When ASU went the juco route this offseason, the hope was to build precious depth, fill areas of need and pluck a couple impact players in an offseason where Graham and his new staff weren’t granted the requisite time on the recruiting trail. But the silent, accompanying prayer was to avoid any embarrassing missteps that sometimes come with junior college players. In 2002, juco transfer defensive tackle Danny Masaniai fired a gun into the air outside a Valley nightclub and was eventually removed from the team for violating team rules.
“In the end, you want to be able to sign 25 of the top high school prospects in the country, but the situation we were in was that we needed some immediate help,” recruiting coordinator Chip Long said. “So in the evaluation process of these junior college players, we absolutely took some extra steps.
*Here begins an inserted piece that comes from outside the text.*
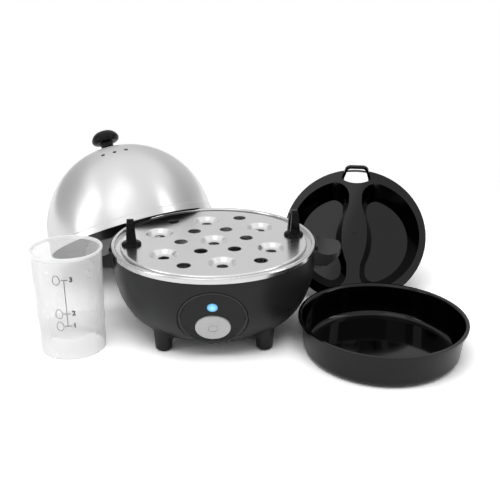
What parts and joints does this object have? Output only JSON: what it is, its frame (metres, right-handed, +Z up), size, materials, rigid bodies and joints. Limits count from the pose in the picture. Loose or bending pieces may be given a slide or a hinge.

We were very tough on them in our questioning and in all of the vetting of their character, whether it was talking to high school and college coaches or looking at their grades or their history.”
Graham, Long and the other coaches were fully aware of the potential damage that problem players could create in the first year of a new coaching staff.
One player who hasn’t always met the standard, as Graham puts it, is defensive tackle Mike Pennel, who joined the team out of Scottsdale Community College. Graham hoped Pennel could help anchor the defensive line as a space-eater and run-stuffer, but Pennel was suspended for three weeks this season for a variety of vaguely named issues. He was just reinstated for the UCLA game because Graham said he is making progress.
“We want to recruit the guys that fit Arizona State from a standpoint of character first -- and work ethic,” Graham said. “We got a lot of them right but you don’t always get all of them right.”
In addition to Grice, Martin, Young and Pennel, ASU also added tight end Darwin Rogers (Arizona Western), offensive lineman William McGehee (Navarro CC), defensive tackle Jake Sheffield (College of the Desert), cornerback Oliver Johnson (Pierce College) and wide receiver Alonzo Agwuenu (Mt. San Antonio College).
Placekicker Jon Mora is a walk-on from Pima Community College.
Long said he doesn’t expect the number of junior college players to be as high next season when the Sun Devils staff has had more time to scour the nation for prep talent. But he expects the program to add five or six each season as a valuable supplement to the program’s skill level.
“We feel we can get the top junior-college prospects in the country every year, but they have to be the top, top players,” Long said. “It’s a fine balance, but if you bring in the right guys, you can make it work. If you get the right guys they can infuse energy and talent into your program, which these guys have done for us.”